Python/Numpy is 10x slower than MATLAB. Advice on how to speed up?

65 views Asked by At

I have a script that requires multiple loops. The Python version takes ~88 seconds while the MATLAB version takes ~9 seconds. I am already using vectorization to remove one of the loops.

MATLAB:

ntotal = 2000;
nj = 4000;
r = zeros(ntotal,nj,3);
ncorr = 200;
temp2 = zeros(ncorr,nj);
final = zeros(3,ncorr);


tic
for k = 1:3
    for j = 1:nj
        for n0 = 1:ncorr
            temp1=(r(1:ncorr-n0,j,k)-r(n0:ncorr-1,j,k)).^2;
            temp2(n0,j) = mean(temp1);
        end
    end
    final(k,:) = mean(temp2,2);
end
toc

Python:

import time
import numpy as np

ntotal = 2000
nj = 4000
r = np.zeros((ntotal,nj,3))
ncorr = 200
temp2 = np.zeros((ncorr,nj))
final = np.zeros((3,ncorr))

t0 = time.time()

for k in range(3):
    for j in range(nj):
        for n0 in range(ncorr):
            temp1 = (r[0:ntotal-n0,j,k]-r[n0:ntotal,j,k]) ** 2
            temp2[n0,j] = np.mean(temp1)
    final[k,:] = np.mean(temp2,axis=1)

t1 = time.time()
print(t1-t0)

When I increased nj to 10000, the timings became 21 (MATLAB) vs 248 seconds (Python). Any advice on how to make the Python script run faster? Thanks.

3

There are 3 answers

1
Maksym Machkovskiy On

Try to use cython, it's a staticly typed, compiled superset of python, it really makes the code faster, particullary with nested loops. I think you could have a better result than with MATLAB.

1
hpaulj On

I don't think you need to explicitly loop on j and k. Here's a tentative rewrite:

In [85]: temp2 = np.zeros((ncorr,nj,3))
    ...: for n0 in range(ncorr):
    ...:     temp1 = (r[0:ntotal-n0,:,:]-r[n0:ntotal,:,:]) ** 2
    ...:     temp2[n0,:] = np.mean(temp1, axis=0)
    ...: final  = temp2.mean(axis=1)

In [86]: final.shape
Out[86]: (200, 3)

This appears to be much faster, however I did not let your version run to completion; it was taking too long on my small computer. Also since your r is all zeros, there isn't much point in verifying the final mean values.

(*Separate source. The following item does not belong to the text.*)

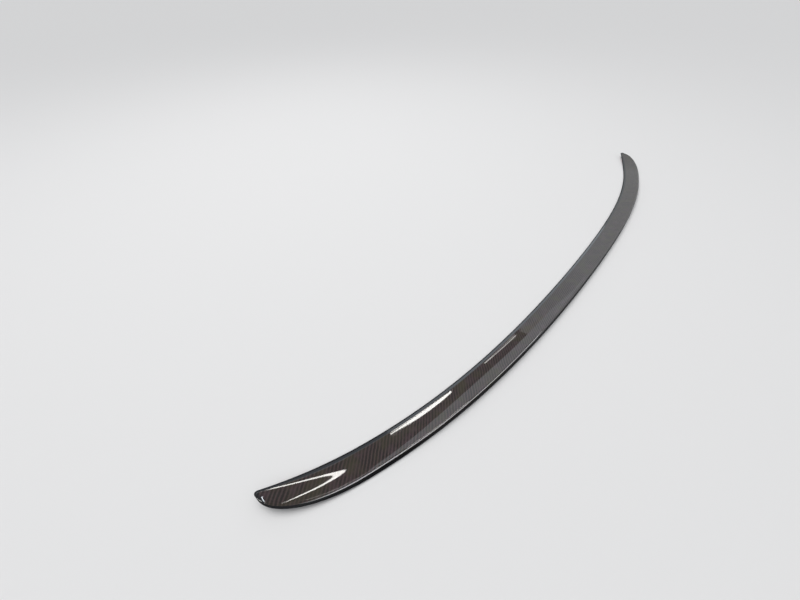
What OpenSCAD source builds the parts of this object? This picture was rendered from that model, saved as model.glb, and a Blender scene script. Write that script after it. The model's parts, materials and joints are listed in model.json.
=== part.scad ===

It may be possible to rework the n0 loop, but since that is only 200, while nj and ntotal are 4000 and 2000, I wouldn't expect as significant a speed gain.

1
Nick ODell On

Given the nature of the problem, I would suggest using an appropriate memory ordering, and using Numba.

To begin with, I put your code into a function, so that I had something to compare against.

def function_orig(ntotal, nj, r, ncorr, temp2):
    final = np.zeros((3,ncorr))
    for k in range(3):
        for j in range(nj):
            for n0 in range(ncorr):
                temp1 = (r[0:ntotal-n0,j,k]-r[n0:ntotal,j,k]) ** 2
                temp2[n0,j] = np.mean(temp1)
        final[k,:] = np.mean(temp2,axis=1)
    return final

(I couldn't tell if temp2 is intended to be a parameter here. It probably ought to be a local variable, but I wasn't sure.)

First thing to notice is that the expression r[0:ntotal-n0,j,k] selects many elements on the first axis, and a single element on the remaining axis. This is something which is efficient on column-major arrays, but inefficient on row-major arrays. NumPy uses row-major arrays by default. Matlab uses column-major by default. More information on memory orderings.

If you switch to column-major for this one array, it's 2x faster.

def function_colmajor(ntotal, nj, r, ncorr, temp2):
    r = np.asfortranarray(r)
    final = np.zeros((3,ncorr))
    for k in range(3):
        for j in range(nj):
            for n0 in range(ncorr):
                temp1 = (r[0:ntotal-n0,j,k]-r[n0:ntotal,j,k]) ** 2
                temp2[n0,j] = np.mean(temp1)
        final[k,:] = np.mean(temp2,axis=1)
    return final

Next, I applied a JIT compiler which is frequently helpful for accellerating NumPy-heavy loops, Numba. I also turned on fastmath=True. See here for an explanation of fastmath: https://numba.pydata.org/numba-doc/latest/user/performance-tips.html#fastmath

import numba as nb


@nb.njit(fastmath=True)
def function_numba(ntotal, nj, r, ncorr, temp2):
    r = np.asfortranarray(r)
    final = np.zeros((3,ncorr))
    for k in range(3):
        for j in range(nj):
            for n0 in range(ncorr):
                temp1 = (r[0:ntotal-n0,j,k]-r[n0:ntotal,j,k]) ** 2
                temp2[n0,j] = np.mean(temp1)
        final[k,:] = mean_along_axis_1(temp2)
    return final


@nb.njit(fastmath=True)
def mean_along_axis_1(array):
    assert len(array.shape) == 2, "array not 2d"
    output = np.zeros(array.shape[0])
    for i in range(array.shape[0]):
        output[i] = array[i].mean()
    return output

Timings on my hardware:

Original
1min 21s ± 1.46 s per loop (mean ± std. dev. of 3 runs, 1 loop each)
Column major
41.4 s ± 217 ms per loop (mean ± std. dev. of 3 runs, 1 loop each)
Numbaized
2.51 s ± 16.2 ms per loop (mean ± std. dev. of 3 runs, 1 loop each)